L’Astronomie mathématique devait évidemment conduire à l’Astronomie physique, sans laquelle, d’ailleurs, elle perdrait la majeure partie de son intérêt. Chercheurs du grand problème, ne voyons pas seulement des pierres en mouvement dans l’espace. Les masses sidérales ne sont pas tout ; la valeur du Soleil ne consiste pas seulement dans son poids, non plus que celle de la Terre. Le philosophe voit plus haut et plus loin : il cherche le but. Il admire les bases mécaniques du système de l’Univers, mais ne s’y arrête point. Lorsqu’il contemple au télescope un monde perdu au fond de l’immensité, il peut s’intéresser à sa distance, à ses mouvements et à sa masse, mais il veut savoir davantage et se demande quelle est la nature de ce monde, quelle est sa constitution physique au point de vue de son habitabilité, Voilà ce qui l’intéresse ; le reste n’est que la voie qui doit conduire au but.

Dès le temps de Galilée, l’Astronomie physique était fondée.[1]. Ses progrès ne pouvaient être que directement liés à ceux de l’Optique, et, en effet, ils ont suivi graduellement les perfectionnements apportés à la construction des lunettes et des télescopes, surtout en ce qui concerne l’agrandissement et, plus encore, la netteté des images. Mais l’ardeur des observateurs, leur patience, leur persévérance, le perfectionnement pratique de leurs méthodes, l’adaptation même de leur rétine à la difficulté des recherches, n’ont pas moins contribué au succès que les progrès de l’Optique proprement dits.
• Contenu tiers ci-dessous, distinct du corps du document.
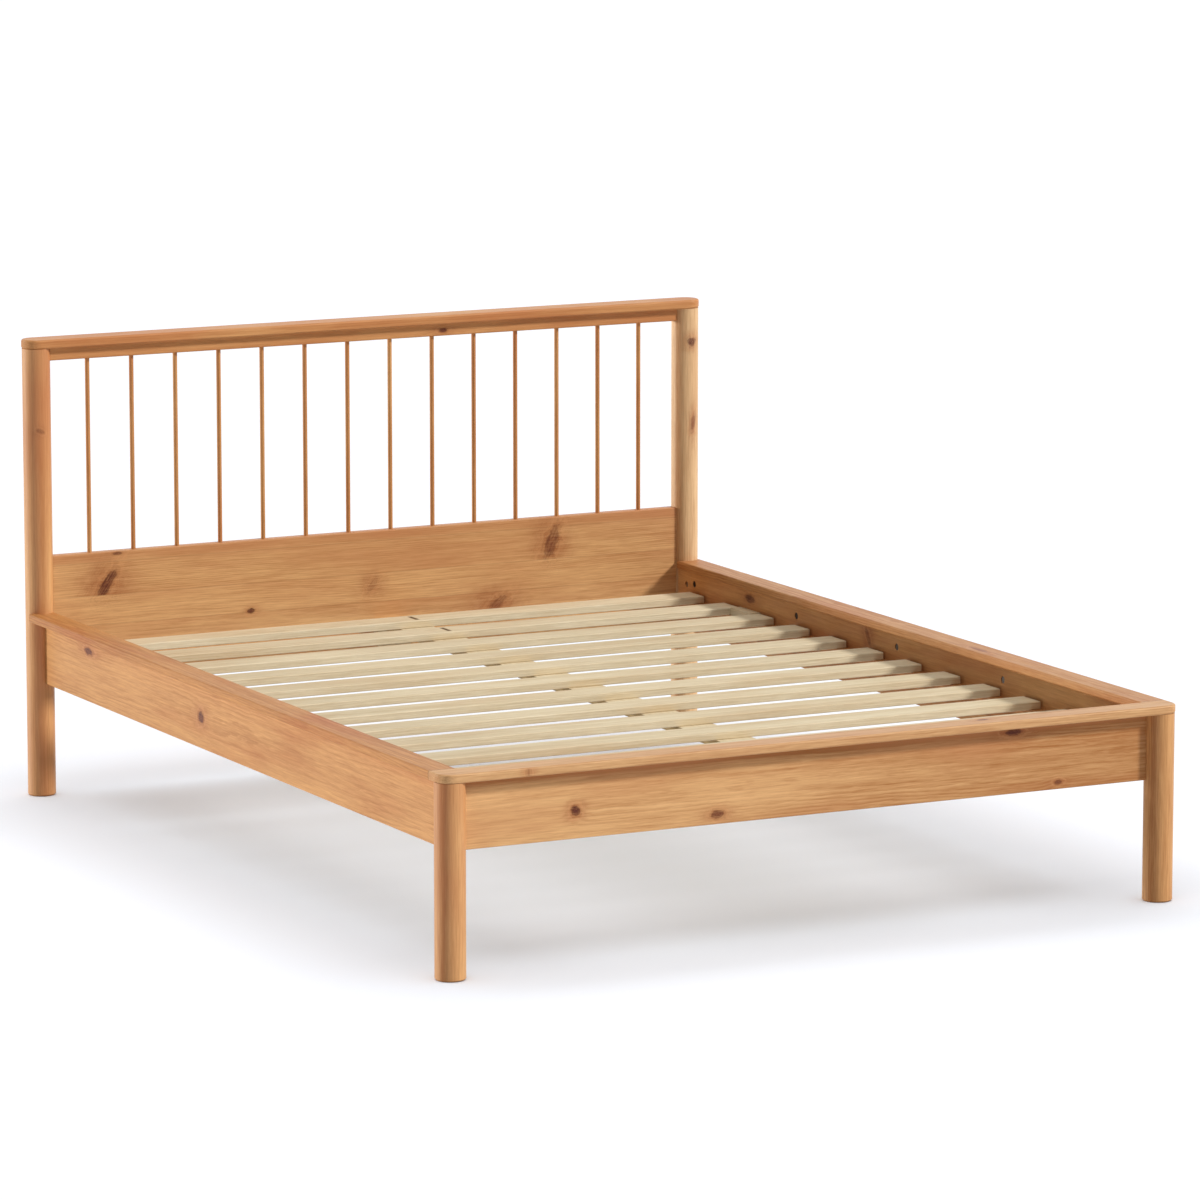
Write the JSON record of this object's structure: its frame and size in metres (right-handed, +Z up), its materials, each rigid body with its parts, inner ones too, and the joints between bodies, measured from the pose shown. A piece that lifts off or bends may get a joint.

  1. Mais rarement comprise, même par les astronomes qui se servent du mot. Ainsi pour n’en citer qu’un exemple, les bibliothèques astronomiques possèdent toutes, sur un bon rayon, le Traité d’Astronomie physique, en cinq volumes in-8o, de J.-B. Biot, membre de l’Académie des Sciences, de l’Académie française, de l’Académie des Inscriptions, du Bureau des Longitudes, professeur à la Faculté des Sciences, au Collège de France, etc, etc. etc. Ces cinq volumes « d’Astronomie physique » ne comprennent pas moins de 2 916 pages — sur lesquelles il n’y en a pas un cent qui aient vraiment pour objet la constitution physique des corps célestes ! La constitution physique de Mars y a reçu, en tout, une page (tome V, 1857, p. 401). Le titre de cet Ouvrage devrait être beaucoup plus justement : Traité d’Astronomie mathématique. On pourrait en dire autant de la plupart des auteurs. Delambre, parlant des observations faites sur la rotation de Vénus, sur la constitution physique de Mars, sur les taches du Soleil, fait entendre que c’est là du temps perdu ! Etc., etc.